Sold at Florida Driftwood for $49.95. I saw this in person at a LFS large planted show tank and I got the impression it was working well (you could see the bubbles getting pulverized inside the chamber). Plants were lush and growing very well.


----------



## BassMiesterNJ (Feb 16, 2008)

You could also make something like this with a power head and gravel cleaner.


----------



## gibmaker (Jan 3, 2007)

BassMiesterNJ said:


> You could also make something like this with a power head and gravel cleaner.


Ya, for a lot cheaper than $50


----------



## Brilliant (Jun 25, 2006)

I use three different types of diffusers. I find them all effective and certain ones suit certain setups.

I use a ceramic glass diffuser. It works great. I position it under the spray bar of my filter. I am careful not to let the co2 near my Eheim canister filter intake. I think this diffuser is best with deeper tanks or positioned under water flow to ensure distribution of co2. 

I use an AquaMedic 1000 inline reactor. It has proven its usefulness to me. I have mine plumed inline with Eheim 2028 and never experience any bubbles. The only time I experience buildup is when gas is on too high. I have quality filter which outputs flowrate on spec sheet.

I also use a ceramic air stone (microbubbler) inside AquaClear hang on filter. I push the co2 tubing in the filter intake pull it through and connect microbubbler then pull it back down towards the bottom of intake. It works excellent! Its very cheap and very effective. I've attached a photo so you can see what I am explaining, its not the microbubbler but you get the idea.

Personally I would not mess with powerhead for co2 reactor.


----------



## Rabbithntr86219 (Feb 17, 2008)

I see the Rhinox...which looks ok,I dont see the ADA..is it on the link you gave me?


----------



## Newt (Apr 1, 2004)

I've used a number of different glass diffusers from ADA to ones on eBay and the Ehiem plastic one. They always end up needing cleaning and the glass ones could break a tad too easy if I wasn't careful. The Ehiem was easy to clean as you can dissassemble it; the glass ones were a pain. Additionally, I always felt I was losing CO2 out the surface as not all of the bubbles would dissolve before reaching the surface. Now I just run a line directly into my Ehiem 2028. I get 100% saturation.

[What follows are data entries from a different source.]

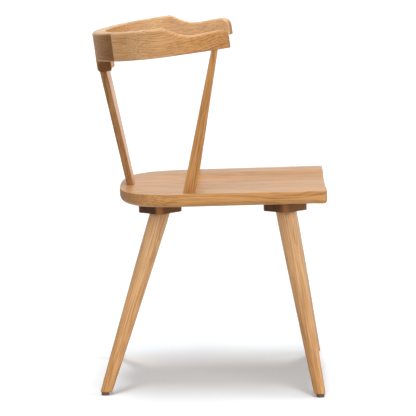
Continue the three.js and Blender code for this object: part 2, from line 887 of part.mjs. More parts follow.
/** Rips the seat into boards of one width, with a glue line between them. */
function ripSeat() {
  const pitch = seat.frontWidth / seat.boards;
  for (let index = 0; index < seat.boards; index++) {
    const centre = (index - (seat.boards - 1) / 2) * pitch;
    const outermost = index === 0 || index === seat.boards - 1;
    const width = pitch - (outermost ? halfPlay : glueLine);
    const shift = outermost ? (Math.sign(centre) * halfPlay) / 2 : 0;
    const slab = boxSolid(width, far, far, new THREE.Vector3(centre + shift, seat.depth / 2, 0));
    piece(`seat_board_${index + 1}`, seatFrame, seatSolid.intersect(slab), paleOak());
  }
}

ripSeat();

// The chair stands on its origin, which is the middle of its overall box.
const overall = new THREE.Box3().setFromObject(chair, true);
chair.position.y = -(overall.min.y + overall.max.y) / 2;

export default chair;
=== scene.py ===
"""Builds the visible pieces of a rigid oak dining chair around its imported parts.

Metres. +Z is up, the sitter faces -Y, and X runs across the chair.
"""

import math
from contextlib import contextmanager

import bmesh
import bpy
from bpy.props import FloatProperty, FloatVectorProperty, IntProperty, PointerProperty
from mathutils import Matrix, Vector


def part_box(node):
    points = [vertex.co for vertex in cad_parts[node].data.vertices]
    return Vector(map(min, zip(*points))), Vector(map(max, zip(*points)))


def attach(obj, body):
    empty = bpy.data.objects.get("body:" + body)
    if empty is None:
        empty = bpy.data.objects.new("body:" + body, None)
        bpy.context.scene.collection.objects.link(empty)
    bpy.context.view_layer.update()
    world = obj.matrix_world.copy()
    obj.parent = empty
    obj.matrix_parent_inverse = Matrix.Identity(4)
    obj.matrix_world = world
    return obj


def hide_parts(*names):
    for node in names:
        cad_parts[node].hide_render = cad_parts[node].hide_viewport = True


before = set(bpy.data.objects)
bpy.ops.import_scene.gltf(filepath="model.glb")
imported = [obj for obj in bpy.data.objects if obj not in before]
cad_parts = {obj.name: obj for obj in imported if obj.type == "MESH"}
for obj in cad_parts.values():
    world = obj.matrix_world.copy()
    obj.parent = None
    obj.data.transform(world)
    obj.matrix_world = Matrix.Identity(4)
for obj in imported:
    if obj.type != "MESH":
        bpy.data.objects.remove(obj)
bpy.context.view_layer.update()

bl_info = {
    "name": "Oak Dining Chair",
    "version": (1, 0, 0),
    "blender": (4, 5, 0),
    "location": "3D View > Sidebar > Chair",
    "description": "Models the pieces of an oak dining chair and the studio round it",
    "category": "Add Mesh",
}

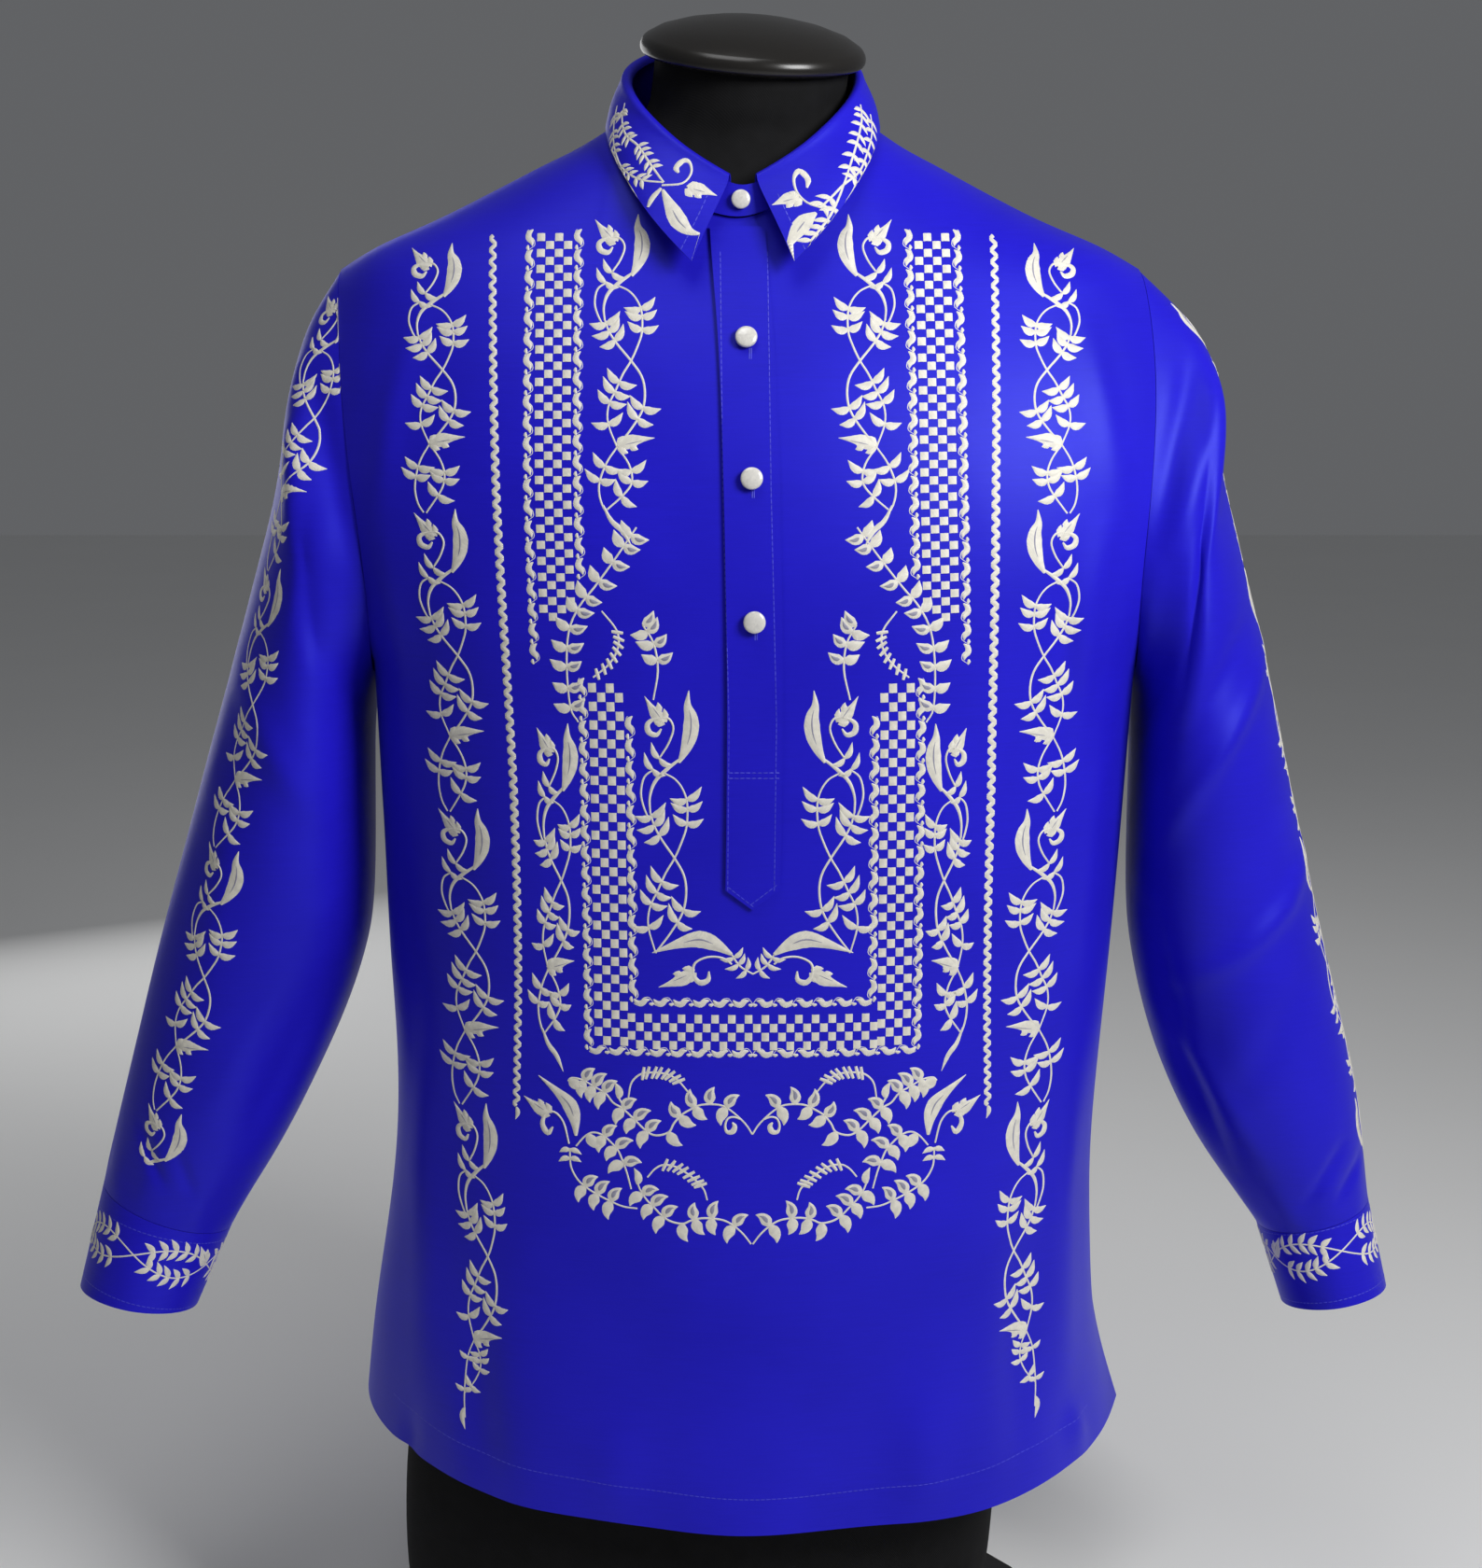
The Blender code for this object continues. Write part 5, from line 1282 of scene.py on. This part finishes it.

Ammonia & nitrite remain zero since doing this so I dont think it is harming the bio bed. CO2 doesnt displace oxygen that is needed in the aerobic function of the bio bed.


----------



## miles (Apr 26, 2006)

Brilliant said:


> I also use a ceramic air stone (microbubbler) inside AquaClear hang on filter. I push the co2 tubing in the filter intake pull it through and connect microbubbler then pull it back down towards the bottom of intake. It works excellent! Its very cheap and very effective. I've attached a photo so you can see what I am explaining, its not the microbubbler but you get the idea.
> 
> Personally I would not mess with powerhead for co2 reactor.


what's the difference with this method and feeding co2 through a microbubbler under a powerhead's intake? it is more efficient because there is no off gassing produced by the AC (from the impeller compartment, water flowing over the spillway, and surface agitation).


----------



## Brilliant (Jun 25, 2006)

miles said:


> what's the difference with this method and feeding co2 through a microbubbler under a powerhead's intake? it is more efficient because there is no off gassing produced by the AC (from the impeller compartment, water flowing over the spillway, and surface agitation).


Its taking advantage of something already in use and I am not adding another powered device to my setup. Thats enough for me... The sound of water choping away in impeller would bother me, the gas bubbles appear to sit in the intake tube swirling around. I keep my tank water level at or above spillway to reduce noise for the most part.


----------